Over the course of the war, he was offered two battlefield commissions, but turned them down because that might mean he’d have to operate behind the lines, and he want to be on the front with his men.
He got wounded again at Okinawa. Artillery blast. He recovered from his wounds and went back into combat until the war ended.
I once asked him if he were brave, patriotic, stubborn, or stupid. His answer — all of the above.
I don’t think so. There are no stupid heroes.
Irving Ziffer spent a total of five years and five days in service for which he received two Purple Hearts, the Presidential Unit Citation, the American Defense Service Medal, the Asiatic Campaign Medal with Bronze Star, the New York State Conspicuous Service Cross and Star, and many other citations for his bravery, leadership, and patriotism.

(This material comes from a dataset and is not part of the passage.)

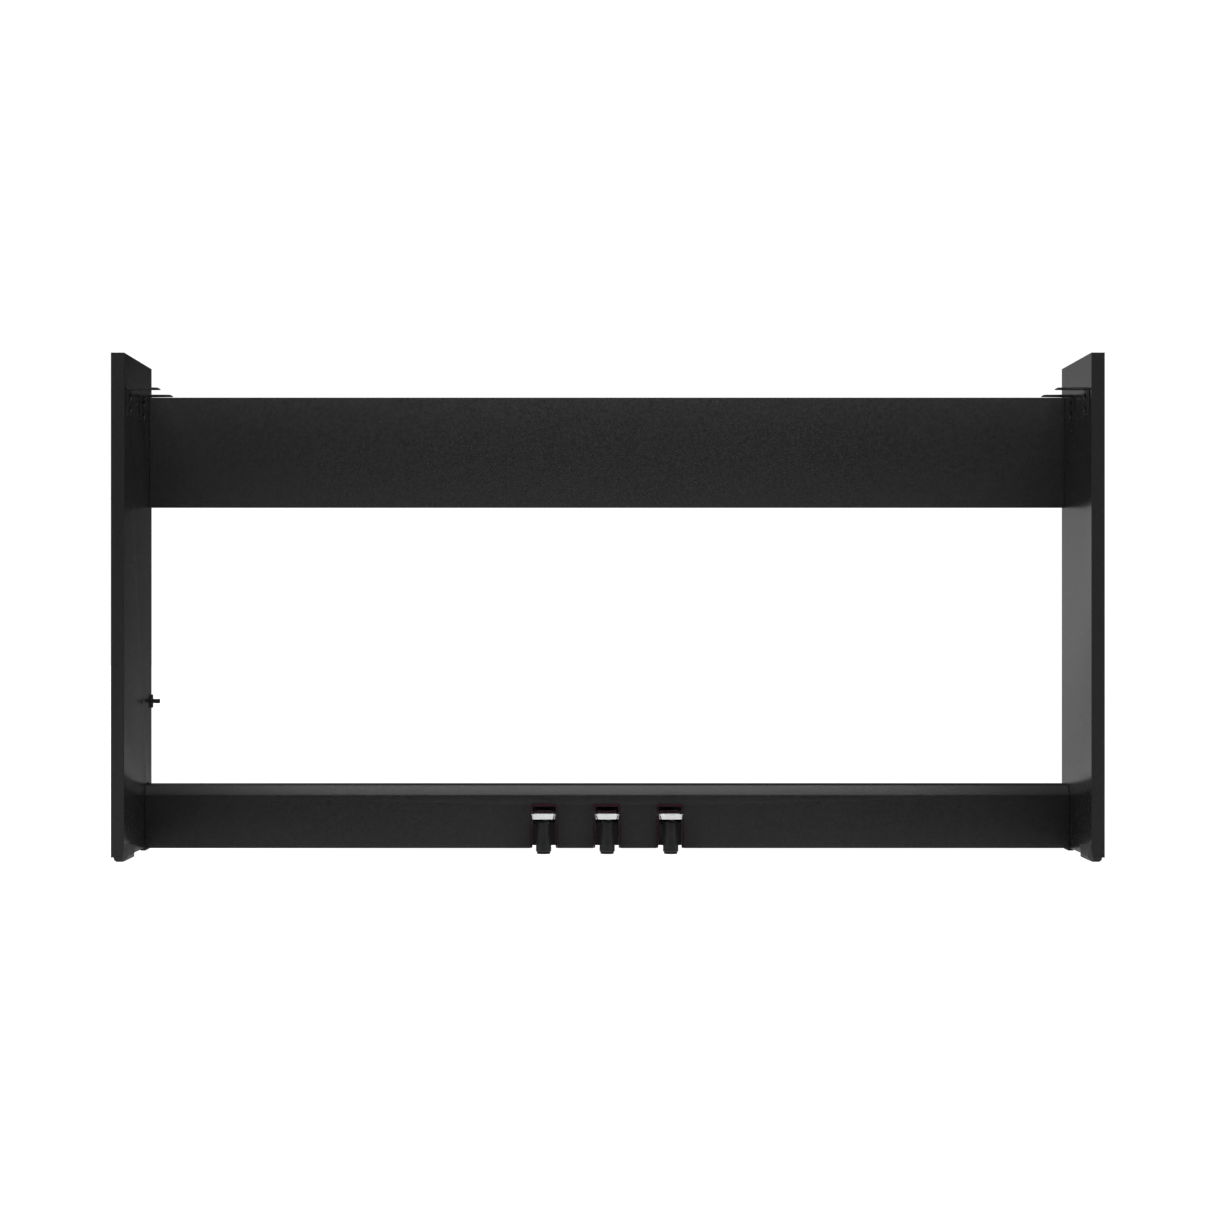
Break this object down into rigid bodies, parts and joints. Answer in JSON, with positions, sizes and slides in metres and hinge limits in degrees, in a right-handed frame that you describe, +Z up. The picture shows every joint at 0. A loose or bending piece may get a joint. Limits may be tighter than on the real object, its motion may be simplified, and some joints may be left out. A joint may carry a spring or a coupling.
{
  "type": "stand with pedal unit for a slab digital piano",
  "caption": "Black board stand for a slab digital piano: side panels, rear board, steel angle brackets and a low box with sprung pedals on adjustable support legs.",
  "frame": {"origin": "on the floor, under the middle of the stand's outer box", "axes": "+X across the stand, -Y the player's side, +Z up"},
  "size_m": [1.342, 0.3, 0.688],
  "materials": {
    "black_laminate": "black textured laminate, satin",
    "zinc_steel": "zinc plated",
    "red_felt": "felt",
    "black_steel": "black powder coat, fine",
    "bright_steel": "ground",
    "grey_felt": "felt",
    "chrome": "polished",
    "black_plastic": "fine moulded texture",
    "foot_plastic": "moulded",
    "rubber": "matt",
    "circuit_board": "solder mask",
    "black_screw": "black oxide"
  },
  "bodies": {
    "root": {"side_panel_left": "black_laminate", "side_panel_right": "black_laminate", "back_board": "black_laminate", "box_front_board": "black_laminate", "box_top_board": "black_laminate", "box_rear_board": "black_laminate", "box_end_bracket_left": "zinc_steel", "box_end_bracket_right": "zinc_steel", "slot_felt_left": "red_felt", "slot_felt_middle": "red_felt", "slot_felt_right": "red_felt", "pedal_chassis": "black_steel", "pedal_shaft": "bright_steel", "upper_stop_felt": "grey_felt", "lower_stop_felt": "grey_felt", "return_spring_left": "bright_steel", "return_spring_middle": "bright_steel", "return_spring_right": "bright_steel", "leg_post_left": "black_plastic", "leg_post_middle": "black_plastic", "leg_post_right": "black_plastic", "switch_board": "circuit_board", "pedal_socket": "black_plastic", "bracket_front_left": "black_steel", "bracket_screw_front_left_lower": "black_screw", "bracket_screw_front_left_upper": "black_screw", "bracket_rear_left": "black_steel", "bracket_screw_rear_left_lower": "black_screw", "bracket_screw_rear_left_upper": "black_screw", "bracket_front_right": "black_steel", "bracket_screw_front_right_lower": "black_screw", "bracket_screw_front_right_upper": "black_screw", "bracket_rear_right": "black_steel", "bracket_screw_rear_right_lower": "black_screw", "bracket_screw_rear_right_upper": "black_screw", "bolt_board_left_lower": "black_screw", "bolt_board_left_upper": "black_screw", "bolt_box_left_lower": "black_screw", "bolt_box_left_upper": "black_screw", "bolt_board_right_lower": "black_screw", "bolt_board_right_upper": "black_screw", "bolt_box_right_lower": "black_screw", "bolt_box_right_upper": "black_screw", "foot_front_left": "foot_plastic", "foot_front_right": "foot_plastic", "foot_rear_left": "foot_plastic", "foot_rear_right": "foot_plastic", "cable_clip": "black_plastic"},
    "pedal_left": {"pedal_left": "chrome"},
    "sole_left": {"leg_sole_left": "rubber"},
    "adjuster_left": {"leg_cup_left": "black_plastic", "leg_stud_left": "zinc_steel"},
    "pedal_middle": {"pedal_middle": "chrome"},
    "sole_middle": {"leg_sole_middle": "rubber"},
    "adjuster_middle": {"leg_cup_middle": "black_plastic", "leg_stud_middle": "zinc_steel"},
    "pedal_right": {"pedal_right": "chrome"},
    "sole_right": {"leg_sole_right": "rubber"},
    "adjuster_right": {"leg_cup_right": "black_plastic", "leg_stud_right": "zinc_steel"}
  },
  "joints": [
    {"name": "pedal_left_press", "type": "hinge", "parent": "root", "child": "pedal_left", "pos_m": [-0.089, 0.122, 0.0525], "axis": [1, 0, 0], "range_deg": [0, 5.5], "stiffness_Nm_per_rad": 15, "springref_deg": -4.58, "deforming": ["return_spring_left"]},
    {"name": "pedal_middle_press", "type": "hinge", "parent": "root", "child": "pedal_middle", "pos_m": [0, 0.122, 0.0525], "axis": [1, 0, 0], "range_deg": [0, 5.5], "stiffness_Nm_per_rad": 15, "springref_deg": -4.58, "deforming": ["return_spring_middle"]},
    {"name": "pedal_right_press", "type": "hinge", "parent": "root", "child": "pedal_right", "pos_m": [0.089, 0.122, 0.0525], "axis": [1, 0, 0], "range_deg": [0, 5.5], "stiffness_Nm_per_rad": 15, "springref_deg": -4.58, "deforming": ["return_spring_right"]},
    {"name": "leg_left_height", "type": "slide", "parent": "root", "child": "sole_left", "axis": [0, 0, 1], "range_m": [0, 0.00502]},
    {"name": "leg_left_turn", "type": "hinge", "parent": "sole_left", "child": "adjuster_left", "pos_m": [-0.089, 0.03, 0.01], "axis": [0, 0, 1], "range_deg": [0, 1440]},
    {"name": "leg_middle_height", "type": "slide", "parent": "root", "child": "sole_middle", "axis": [0, 0, 1], "range_m": [0, 0.00502]},
    {"name": "leg_middle_turn", "type": "hinge", "parent": "sole_middle", "child": "adjuster_middle", "pos_m": [0, 0.03, 0.01], "axis": [0, 0, 1], "range_deg": [0, 1440]},
    {"name": "leg_right_height", "type": "slide", "parent": "root", "child": "sole_right", "axis": [0, 0, 1], "range_m": [0, 0.00502]},
    {"name": "leg_right_turn", "type": "hinge", "parent": "sole_right", "child": "adjuster_right", "pos_m": [0.089, 0.03, 0.01], "axis": [0, 0, 1], "range_deg": [0, 1440]}
  ],
  "couplings": [
    {"joint": "leg_left_height", "follows": "leg_left_turn", "m_per_rad": 0.00019894},
    {"joint": "leg_middle_height", "follows": "leg_middle_turn", "m_per_rad": 0.00019894},
    {"joint": "leg_right_height", "follows": "leg_right_turn", "m_per_rad": 0.00019894}
  ]
}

On November 23, 2008, at the age of 90, Uncle Icky had a true American Hero’s Farewell, complete with a military Honor Guard, a bugler sounding Taps, followed by the precision folding of the United States flag that draped his casket, which was presented to my aunt with the stirring words, “on behalf of a grateful nation.”
It was a touching private tribute to a great American, a man who put his family and his country above himself. Which means he lived his life as much for you, as he did for me. So he’s not just my Uncle Icky, he’s yours.